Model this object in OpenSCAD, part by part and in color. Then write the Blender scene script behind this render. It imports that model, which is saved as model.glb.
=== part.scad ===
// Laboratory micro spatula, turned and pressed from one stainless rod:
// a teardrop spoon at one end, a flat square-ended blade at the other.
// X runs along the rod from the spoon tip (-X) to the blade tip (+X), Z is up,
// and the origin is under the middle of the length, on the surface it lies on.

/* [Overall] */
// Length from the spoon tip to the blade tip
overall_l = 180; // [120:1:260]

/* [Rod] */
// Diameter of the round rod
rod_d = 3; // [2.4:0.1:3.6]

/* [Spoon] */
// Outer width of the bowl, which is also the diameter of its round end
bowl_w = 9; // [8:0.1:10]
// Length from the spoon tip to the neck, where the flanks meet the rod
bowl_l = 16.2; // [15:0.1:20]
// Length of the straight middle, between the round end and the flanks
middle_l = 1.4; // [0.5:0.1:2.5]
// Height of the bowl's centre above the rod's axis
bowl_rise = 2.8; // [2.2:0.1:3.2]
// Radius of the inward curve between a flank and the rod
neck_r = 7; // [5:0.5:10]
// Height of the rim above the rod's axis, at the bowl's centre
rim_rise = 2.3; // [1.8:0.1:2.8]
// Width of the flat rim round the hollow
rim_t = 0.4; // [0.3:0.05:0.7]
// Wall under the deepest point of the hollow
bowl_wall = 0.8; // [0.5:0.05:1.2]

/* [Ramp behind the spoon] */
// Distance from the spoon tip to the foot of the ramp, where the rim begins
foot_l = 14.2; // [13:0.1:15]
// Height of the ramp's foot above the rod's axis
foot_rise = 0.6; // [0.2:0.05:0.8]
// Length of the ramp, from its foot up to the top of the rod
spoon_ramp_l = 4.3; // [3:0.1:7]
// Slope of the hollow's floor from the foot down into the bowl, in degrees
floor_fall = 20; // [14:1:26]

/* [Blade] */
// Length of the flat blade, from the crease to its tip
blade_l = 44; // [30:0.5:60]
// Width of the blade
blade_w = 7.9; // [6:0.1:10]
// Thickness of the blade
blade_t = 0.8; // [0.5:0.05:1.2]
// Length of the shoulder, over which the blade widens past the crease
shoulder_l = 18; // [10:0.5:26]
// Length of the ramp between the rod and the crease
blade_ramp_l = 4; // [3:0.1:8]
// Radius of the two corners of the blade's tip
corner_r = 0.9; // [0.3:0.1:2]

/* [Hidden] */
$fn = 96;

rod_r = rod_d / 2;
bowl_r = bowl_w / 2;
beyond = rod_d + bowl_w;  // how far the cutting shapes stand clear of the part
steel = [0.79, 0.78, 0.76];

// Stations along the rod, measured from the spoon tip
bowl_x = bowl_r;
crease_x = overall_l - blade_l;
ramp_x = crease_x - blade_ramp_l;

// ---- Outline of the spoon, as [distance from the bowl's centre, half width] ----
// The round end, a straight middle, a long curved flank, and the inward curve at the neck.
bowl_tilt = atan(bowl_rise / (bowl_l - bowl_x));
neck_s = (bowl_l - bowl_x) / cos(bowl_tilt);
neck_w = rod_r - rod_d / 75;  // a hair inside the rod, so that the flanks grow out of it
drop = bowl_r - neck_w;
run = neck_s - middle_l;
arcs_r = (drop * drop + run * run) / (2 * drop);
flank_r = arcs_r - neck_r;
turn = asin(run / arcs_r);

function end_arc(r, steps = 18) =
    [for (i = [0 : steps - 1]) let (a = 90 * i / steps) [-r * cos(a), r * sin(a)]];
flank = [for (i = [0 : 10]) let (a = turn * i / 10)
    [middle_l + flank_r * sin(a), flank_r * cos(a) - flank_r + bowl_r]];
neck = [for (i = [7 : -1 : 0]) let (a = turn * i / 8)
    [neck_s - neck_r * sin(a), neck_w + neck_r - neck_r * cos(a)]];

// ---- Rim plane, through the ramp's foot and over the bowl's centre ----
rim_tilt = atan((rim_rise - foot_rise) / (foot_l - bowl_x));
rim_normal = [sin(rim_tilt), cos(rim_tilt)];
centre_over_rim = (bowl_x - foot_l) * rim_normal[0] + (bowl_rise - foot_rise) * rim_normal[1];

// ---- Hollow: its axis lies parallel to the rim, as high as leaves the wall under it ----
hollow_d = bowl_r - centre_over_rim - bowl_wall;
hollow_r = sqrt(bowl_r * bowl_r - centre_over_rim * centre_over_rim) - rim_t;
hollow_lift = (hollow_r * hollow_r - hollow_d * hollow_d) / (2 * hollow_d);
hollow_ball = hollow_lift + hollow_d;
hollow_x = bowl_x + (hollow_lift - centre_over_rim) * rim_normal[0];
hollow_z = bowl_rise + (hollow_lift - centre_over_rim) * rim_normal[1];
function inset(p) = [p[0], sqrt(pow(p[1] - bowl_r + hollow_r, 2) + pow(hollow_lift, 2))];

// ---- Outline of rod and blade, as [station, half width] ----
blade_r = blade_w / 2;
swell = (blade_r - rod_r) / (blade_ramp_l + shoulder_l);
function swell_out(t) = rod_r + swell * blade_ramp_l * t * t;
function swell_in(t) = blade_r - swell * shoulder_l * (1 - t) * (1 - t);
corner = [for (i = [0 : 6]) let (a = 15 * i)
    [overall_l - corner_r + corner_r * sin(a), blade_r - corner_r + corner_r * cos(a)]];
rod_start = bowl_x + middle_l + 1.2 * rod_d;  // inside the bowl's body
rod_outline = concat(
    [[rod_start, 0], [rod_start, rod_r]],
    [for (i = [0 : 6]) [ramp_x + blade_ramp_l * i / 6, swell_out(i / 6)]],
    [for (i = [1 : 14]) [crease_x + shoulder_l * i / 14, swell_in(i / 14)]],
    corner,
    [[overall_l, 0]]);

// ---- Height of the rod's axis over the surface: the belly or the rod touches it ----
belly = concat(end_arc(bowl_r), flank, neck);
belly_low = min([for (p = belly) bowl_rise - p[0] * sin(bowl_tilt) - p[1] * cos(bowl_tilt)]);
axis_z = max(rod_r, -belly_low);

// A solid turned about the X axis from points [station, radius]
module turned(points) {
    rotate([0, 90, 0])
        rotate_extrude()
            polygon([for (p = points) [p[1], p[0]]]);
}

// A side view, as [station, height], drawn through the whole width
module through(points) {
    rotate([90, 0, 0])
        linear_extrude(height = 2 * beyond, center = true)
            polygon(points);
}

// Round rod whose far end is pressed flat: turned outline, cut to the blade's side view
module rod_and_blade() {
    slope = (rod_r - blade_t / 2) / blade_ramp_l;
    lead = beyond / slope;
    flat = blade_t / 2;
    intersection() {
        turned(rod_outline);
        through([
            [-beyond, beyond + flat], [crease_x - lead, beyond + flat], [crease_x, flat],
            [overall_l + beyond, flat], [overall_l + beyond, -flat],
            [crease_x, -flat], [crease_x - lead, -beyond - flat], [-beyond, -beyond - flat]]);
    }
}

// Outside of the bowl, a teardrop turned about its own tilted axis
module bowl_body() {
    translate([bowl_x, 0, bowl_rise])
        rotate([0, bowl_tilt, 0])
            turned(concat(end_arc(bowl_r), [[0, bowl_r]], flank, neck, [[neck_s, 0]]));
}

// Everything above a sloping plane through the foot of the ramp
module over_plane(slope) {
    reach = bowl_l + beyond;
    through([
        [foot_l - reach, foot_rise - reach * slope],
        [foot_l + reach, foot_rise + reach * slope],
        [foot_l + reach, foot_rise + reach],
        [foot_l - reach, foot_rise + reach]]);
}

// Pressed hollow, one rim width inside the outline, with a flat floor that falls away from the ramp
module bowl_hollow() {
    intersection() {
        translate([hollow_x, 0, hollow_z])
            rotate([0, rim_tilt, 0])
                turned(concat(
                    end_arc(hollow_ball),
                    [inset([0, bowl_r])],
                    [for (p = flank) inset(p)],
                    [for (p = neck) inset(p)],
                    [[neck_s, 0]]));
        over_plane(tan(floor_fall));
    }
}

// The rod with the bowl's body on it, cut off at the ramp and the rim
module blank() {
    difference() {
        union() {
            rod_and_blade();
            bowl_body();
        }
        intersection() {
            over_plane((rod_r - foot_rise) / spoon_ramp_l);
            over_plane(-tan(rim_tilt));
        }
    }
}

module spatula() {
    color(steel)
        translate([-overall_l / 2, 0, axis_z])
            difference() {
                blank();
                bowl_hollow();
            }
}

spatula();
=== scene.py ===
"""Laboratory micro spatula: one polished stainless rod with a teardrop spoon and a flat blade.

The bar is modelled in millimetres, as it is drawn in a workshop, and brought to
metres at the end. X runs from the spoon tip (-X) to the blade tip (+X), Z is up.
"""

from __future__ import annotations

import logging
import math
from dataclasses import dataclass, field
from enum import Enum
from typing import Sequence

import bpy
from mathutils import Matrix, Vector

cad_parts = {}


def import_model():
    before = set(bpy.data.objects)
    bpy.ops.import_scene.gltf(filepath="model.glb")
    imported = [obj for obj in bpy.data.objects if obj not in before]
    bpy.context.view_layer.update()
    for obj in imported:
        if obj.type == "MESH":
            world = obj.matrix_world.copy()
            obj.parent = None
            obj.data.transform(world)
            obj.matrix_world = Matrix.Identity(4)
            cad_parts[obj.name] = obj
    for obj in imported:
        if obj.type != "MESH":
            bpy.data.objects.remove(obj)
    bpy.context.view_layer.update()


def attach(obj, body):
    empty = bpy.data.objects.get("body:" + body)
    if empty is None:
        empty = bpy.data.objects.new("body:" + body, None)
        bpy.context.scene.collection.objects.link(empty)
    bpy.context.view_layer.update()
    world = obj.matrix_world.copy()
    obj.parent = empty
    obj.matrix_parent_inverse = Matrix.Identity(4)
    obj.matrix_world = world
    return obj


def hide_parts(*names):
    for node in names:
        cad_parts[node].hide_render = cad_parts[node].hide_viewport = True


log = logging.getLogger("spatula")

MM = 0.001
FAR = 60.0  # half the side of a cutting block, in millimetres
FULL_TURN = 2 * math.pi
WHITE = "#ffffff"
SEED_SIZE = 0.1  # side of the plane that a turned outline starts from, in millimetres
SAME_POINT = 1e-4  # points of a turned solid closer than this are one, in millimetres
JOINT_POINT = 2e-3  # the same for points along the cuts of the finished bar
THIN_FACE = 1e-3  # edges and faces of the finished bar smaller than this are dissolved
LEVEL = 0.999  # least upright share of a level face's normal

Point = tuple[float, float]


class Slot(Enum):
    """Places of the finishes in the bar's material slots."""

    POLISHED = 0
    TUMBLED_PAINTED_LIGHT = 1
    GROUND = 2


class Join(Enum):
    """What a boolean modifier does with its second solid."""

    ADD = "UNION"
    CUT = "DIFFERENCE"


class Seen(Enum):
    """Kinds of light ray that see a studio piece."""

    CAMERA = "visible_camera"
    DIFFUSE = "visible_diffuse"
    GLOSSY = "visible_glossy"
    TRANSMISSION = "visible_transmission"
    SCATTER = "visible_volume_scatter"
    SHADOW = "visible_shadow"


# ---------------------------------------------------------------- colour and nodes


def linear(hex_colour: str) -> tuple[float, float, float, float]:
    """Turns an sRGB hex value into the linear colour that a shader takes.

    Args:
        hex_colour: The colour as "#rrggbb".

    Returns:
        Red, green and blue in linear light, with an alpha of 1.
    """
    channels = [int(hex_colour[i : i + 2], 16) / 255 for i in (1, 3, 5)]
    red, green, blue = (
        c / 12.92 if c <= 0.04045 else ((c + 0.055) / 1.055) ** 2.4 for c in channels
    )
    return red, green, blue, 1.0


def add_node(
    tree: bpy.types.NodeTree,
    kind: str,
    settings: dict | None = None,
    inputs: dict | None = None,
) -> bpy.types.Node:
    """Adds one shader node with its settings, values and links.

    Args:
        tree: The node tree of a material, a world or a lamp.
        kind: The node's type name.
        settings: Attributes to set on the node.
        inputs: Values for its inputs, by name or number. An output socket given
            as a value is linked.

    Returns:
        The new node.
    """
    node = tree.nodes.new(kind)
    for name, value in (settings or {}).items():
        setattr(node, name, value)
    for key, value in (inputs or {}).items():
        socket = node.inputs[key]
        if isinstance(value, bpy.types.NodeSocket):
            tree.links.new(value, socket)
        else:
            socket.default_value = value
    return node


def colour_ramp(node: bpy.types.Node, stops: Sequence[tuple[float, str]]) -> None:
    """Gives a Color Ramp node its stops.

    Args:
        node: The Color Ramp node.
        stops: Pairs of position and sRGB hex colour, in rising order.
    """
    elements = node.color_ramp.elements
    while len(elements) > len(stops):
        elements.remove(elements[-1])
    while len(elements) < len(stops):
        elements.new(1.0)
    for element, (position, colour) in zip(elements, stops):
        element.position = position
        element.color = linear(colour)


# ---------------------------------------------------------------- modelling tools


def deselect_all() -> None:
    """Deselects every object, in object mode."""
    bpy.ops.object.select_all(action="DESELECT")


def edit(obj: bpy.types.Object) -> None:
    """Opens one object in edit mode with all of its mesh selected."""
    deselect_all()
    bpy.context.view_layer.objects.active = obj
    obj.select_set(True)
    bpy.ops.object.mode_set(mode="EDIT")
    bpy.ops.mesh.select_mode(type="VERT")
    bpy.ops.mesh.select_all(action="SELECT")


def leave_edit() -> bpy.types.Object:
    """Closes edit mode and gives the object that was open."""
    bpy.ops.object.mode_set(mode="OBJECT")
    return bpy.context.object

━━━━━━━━

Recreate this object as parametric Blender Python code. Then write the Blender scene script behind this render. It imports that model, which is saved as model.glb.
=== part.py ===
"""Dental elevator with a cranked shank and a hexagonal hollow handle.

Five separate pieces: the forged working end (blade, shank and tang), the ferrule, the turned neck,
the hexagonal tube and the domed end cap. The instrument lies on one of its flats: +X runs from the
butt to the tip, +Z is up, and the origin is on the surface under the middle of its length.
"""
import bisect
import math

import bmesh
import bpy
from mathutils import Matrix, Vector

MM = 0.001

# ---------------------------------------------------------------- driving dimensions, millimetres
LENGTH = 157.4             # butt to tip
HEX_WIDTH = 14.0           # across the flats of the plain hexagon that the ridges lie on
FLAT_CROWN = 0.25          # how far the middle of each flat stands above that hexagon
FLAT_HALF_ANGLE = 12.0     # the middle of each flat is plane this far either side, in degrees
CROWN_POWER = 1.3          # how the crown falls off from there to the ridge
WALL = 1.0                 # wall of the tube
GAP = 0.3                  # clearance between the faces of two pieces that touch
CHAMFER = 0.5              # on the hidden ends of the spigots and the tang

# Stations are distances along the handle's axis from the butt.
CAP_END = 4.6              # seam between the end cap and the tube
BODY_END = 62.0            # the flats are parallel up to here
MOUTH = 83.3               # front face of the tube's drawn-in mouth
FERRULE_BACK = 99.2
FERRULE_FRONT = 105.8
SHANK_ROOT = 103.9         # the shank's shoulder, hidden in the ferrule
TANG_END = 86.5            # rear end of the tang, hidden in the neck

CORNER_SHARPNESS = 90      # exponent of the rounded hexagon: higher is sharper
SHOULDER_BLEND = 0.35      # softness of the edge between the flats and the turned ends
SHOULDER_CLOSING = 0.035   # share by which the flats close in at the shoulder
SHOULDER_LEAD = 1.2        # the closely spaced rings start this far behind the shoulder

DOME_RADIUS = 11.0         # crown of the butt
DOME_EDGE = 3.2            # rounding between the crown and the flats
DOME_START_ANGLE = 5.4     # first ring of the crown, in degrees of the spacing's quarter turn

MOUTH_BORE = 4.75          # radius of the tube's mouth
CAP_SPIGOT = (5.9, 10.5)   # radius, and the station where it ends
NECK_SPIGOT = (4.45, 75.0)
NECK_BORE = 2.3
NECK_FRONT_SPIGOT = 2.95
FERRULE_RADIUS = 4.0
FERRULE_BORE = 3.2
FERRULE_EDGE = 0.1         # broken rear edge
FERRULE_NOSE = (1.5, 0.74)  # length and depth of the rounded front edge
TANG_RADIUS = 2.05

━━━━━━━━

EXERCISE TASK — Repeat exactly, and only, the lines from the one containing "and the rim" through the one containing "bpy.data.objects.remove(obj)", both included.

WRITTEN SOLUTION —
// The rod with the bowl's body on it, cut off at the ramp and the rim
module blank() {
    difference() {
        union() {
            rod_and_blade();
            bowl_body();
        }
        intersection() {
            over_plane((rod_r - foot_rise) / spoon_ramp_l);
            over_plane(-tan(rim_tilt));
        }
    }
}

module spatula() {
    color(steel)
        translate([-overall_l / 2, 0, axis_z])
            difference() {
                blank();
                bowl_hollow();
            }
}

spatula();
=== scene.py ===
"""Laboratory micro spatula: one polished stainless rod with a teardrop spoon and a flat blade.

The bar is modelled in millimetres, as it is drawn in a workshop, and brought to
metres at the end. X runs from the spoon tip (-X) to the blade tip (+X), Z is up.
"""

from __future__ import annotations

import logging
import math
from dataclasses import dataclass, field
from enum import Enum
from typing import Sequence

import bpy
from mathutils import Matrix, Vector

cad_parts = {}


def import_model():
    before = set(bpy.data.objects)
    bpy.ops.import_scene.gltf(filepath="model.glb")
    imported = [obj for obj in bpy.data.objects if obj not in before]
    bpy.context.view_layer.update()
    for obj in imported:
        if obj.type == "MESH":
            world = obj.matrix_world.copy()
            obj.parent = None
            obj.data.transform(world)
            obj.matrix_world = Matrix.Identity(4)
            cad_parts[obj.name] = obj
    for obj in imported:
        if obj.type != "MESH":
            bpy.data.objects.remove(obj)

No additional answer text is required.